# [Collected data]
_ _ _
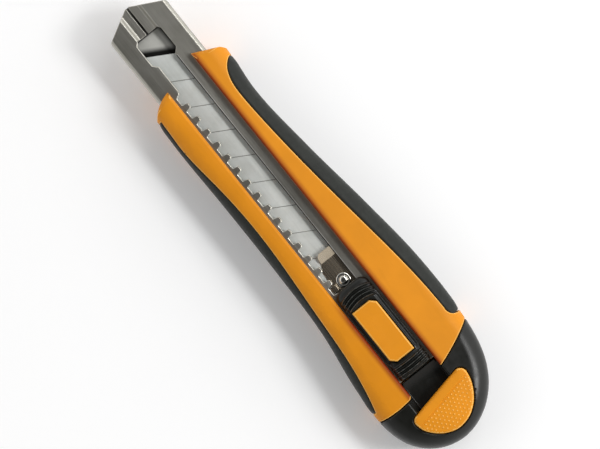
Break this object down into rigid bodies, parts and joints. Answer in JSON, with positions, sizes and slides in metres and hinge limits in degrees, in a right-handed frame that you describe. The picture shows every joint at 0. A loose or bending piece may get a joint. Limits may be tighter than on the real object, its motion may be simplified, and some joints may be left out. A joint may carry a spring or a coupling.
{
  "type": "snap-off utility knife",
  "caption": "Snap-off utility knife: steel blade channel in a rubber-gripped handle, ratchet thumb slider, and a pull-off end cap with a push-button latch.",
  "frame": {"origin": "on the flat face of the resting pad, under the blade channel's centre line and half way along the knife", "axes": "+X along the blade towards the nose, +Y towards the side of the cutting edge, +Z out of the face with the thumb slider"},
  "size_m": [0.1689, 0.0415, 0.0208],
  "materials": {
    "orange_shell": "fine matt moulded ABS",
    "orange_trim": "matt moulded ABS, dotted on the button",
    "grip_rubber": "soft dull elastomer",
    "black_plastic": "satin moulded nylon",
    "inner_plastic": "plain moulded acetal",
    "channel_steel": "dark rolled stainless sheet, bright sheared edges",
    "blade_steel": "ground and lightly oiled",
    "spring_steel": "blued strip and wire",
    "stud_steel": "bright turned rivet",
    "zinc_screw": "zinc plated"
  },
  "bodies": {
    "handle": {"front_shell": "orange_shell", "back_shell": "orange_shell", "upper_grip": "grip_rubber", "lower_grip": "grip_rubber", "rest_pad": "grip_rubber", "shell_screws": "zinc_screw", "blade_channel": "channel_steel", "spare_blades": "blade_steel", "blade_tray": "inner_plastic", "tray_spring": "spring_steel"},
    "slider": {"slider_pad": "black_plastic", "slider_insert": "orange_trim", "blade_carriage": "inner_plastic", "carriage_screws": "zinc_screw", "lock_spring": "spring_steel", "blade_stud": "stud_steel", "blade": "blade_steel"},
    "cap": {"end_cap": "black_plastic", "button_spring": "spring_steel"},
    "button": {"release_button": "orange_trim", "cap_latch": "inner_plastic", "latch_screw": "zinc_screw"}
  },
  "joints": [
    {"name": "blade_slide", "type": "slide", "parent": "handle", "child": "slider", "axis": [1, 0, 0], "range_m": [0, 0.075], "deforming": ["lock_spring"]},
    {"name": "cap_pull", "type": "slide", "parent": "handle", "child": "cap", "axis": [-1, 0, 0], "range_m": [0, 0.022]},
    {"name": "button_press", "type": "slide", "parent": "cap", "child": "button", "axis": [0, 0, -1], "range_m": [0, 0.0012], "stiffness_N_per_m": 800, "springref_m": -0.001, "deforming": ["button_spring"]}
  ]
}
_ _ _
# [Task goal]
Copy out all of the data exactly, leaving nothing out.

# [Written solution]
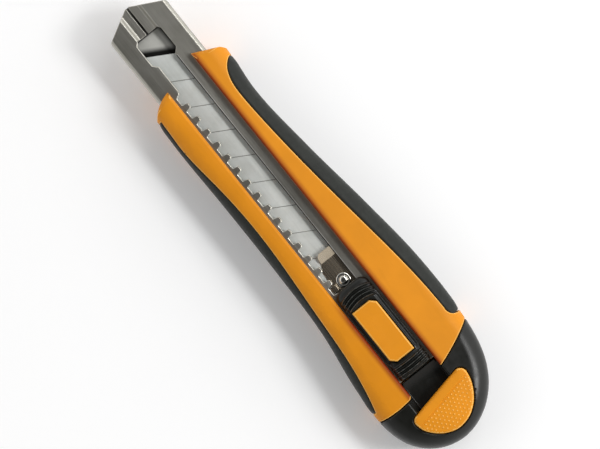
Break this object down into rigid bodies, parts and joints. Answer in JSON, with positions, sizes and slides in metres and hinge limits in degrees, in a right-handed frame that you describe. The picture shows every joint at 0. A loose or bending piece may get a joint. Limits may be tighter than on the real object, its motion may be simplified, and some joints may be left out. A joint may carry a spring or a coupling.
{
  "type": "snap-off utility knife",
  "caption": "Snap-off utility knife: steel blade channel in a rubber-gripped handle, ratchet thumb slider, and a pull-off end cap with a push-button latch.",
  "frame": {"origin": "on the flat face of the resting pad, under the blade channel's centre line and half way along the knife", "axes": "+X along the blade towards the nose, +Y towards the side of the cutting edge, +Z out of the face with the thumb slider"},
  "size_m": [0.1689, 0.0415, 0.0208],
  "materials": {
    "orange_shell": "fine matt moulded ABS",
    "orange_trim": "matt moulded ABS, dotted on the button",
    "grip_rubber": "soft dull elastomer",
    "black_plastic": "satin moulded nylon",
    "inner_plastic": "plain moulded acetal",
    "channel_steel": "dark rolled stainless sheet, bright sheared edges",
    "blade_steel": "ground and lightly oiled",
    "spring_steel": "blued strip and wire",
    "stud_steel": "bright turned rivet",
    "zinc_screw": "zinc plated"
  },
  "bodies": {
    "handle": {"front_shell": "orange_shell", "back_shell": "orange_shell", "upper_grip": "grip_rubber", "lower_grip": "grip_rubber", "rest_pad": "grip_rubber", "shell_screws": "zinc_screw", "blade_channel": "channel_steel", "spare_blades": "blade_steel", "blade_tray": "inner_plastic", "tray_spring": "spring_steel"},
    "slider": {"slider_pad": "black_plastic", "slider_insert": "orange_trim", "blade_carriage": "inner_plastic", "carriage_screws": "zinc_screw", "lock_spring": "spring_steel", "blade_stud": "stud_steel", "blade": "blade_steel"},
    "cap": {"end_cap": "black_plastic", "button_spring": "spring_steel"},
    "button": {"release_button": "orange_trim", "cap_latch": "inner_plastic", "latch_screw": "zinc_screw"}
  },
  "joints": [
    {"name": "blade_slide", "type": "slide", "parent": "handle", "child": "slider", "axis": [1, 0, 0], "range_m": [0, 0.075], "deforming": ["lock_spring"]},
    {"name": "cap_pull", "type": "slide", "parent": "handle", "child": "cap", "axis": [-1, 0, 0], "range_m": [0, 0.022]},
    {"name": "button_press", "type": "slide", "parent": "cap", "child": "button", "axis": [0, 0, -1], "range_m": [0, 0.0012], "stiffness_N_per_m": 800, "springref_m": -0.001, "deforming": ["button_spring"]}
  ]
}